Niccoli Machiavelli, political philosopher and historian

I think the change Ghandi spoke of is harder than most people think. Innovation and change can be difficult because of the common mentality that “no one else is doing it, why should we?” Or, for a new employee or staff person, it can be seen as perilous because they may not have the confidence or organizational trust to “rock the boat” for fear of losing their position or being labeled a troublemaker.

Building a Pipeline of Bold Changemakers

An effective way to gain and keep a seat at the DEI table is to build an army of changemakers. Develop young people representative of the adapted sport population who:

  • Have leadership qualities that can be cultivated even further by having a seat at the table.
  • Are well-prepared, creative, innovative thinkers and not afraid to push current boundaries.
  • Know how to build relationships with influencers, champions, and other changemakers.
  • Respect the legacies of those who have built success and change – and have a vision for what the future of adapted sport looks like.

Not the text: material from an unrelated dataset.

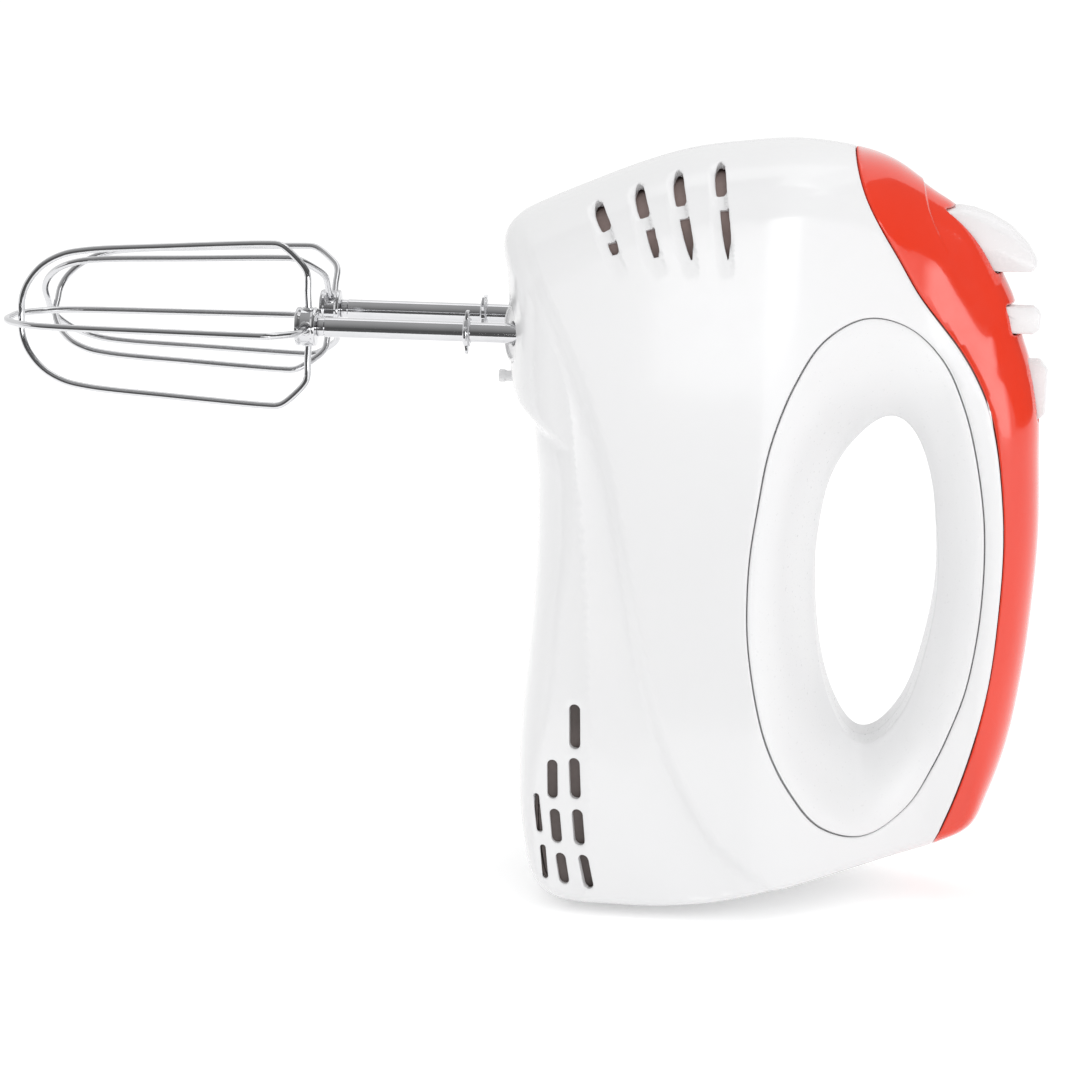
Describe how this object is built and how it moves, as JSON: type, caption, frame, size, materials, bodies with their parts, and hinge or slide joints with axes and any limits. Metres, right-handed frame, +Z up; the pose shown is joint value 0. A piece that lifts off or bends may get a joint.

I get phone calls and messages every week from people who are working to “be the change” and help create and grow adapted sports programs. Every one of them top to bottom asks the same question – “Is it always this hard?” The answer is YES! But the hard work is so worth it. Creating change, being bold, being a risk-taker and leader is never easy. Continue to be a Bridge Builder (poem by Will Allen Dromgoole) and continue your path “to take the lead in the introduction of a new order of things.”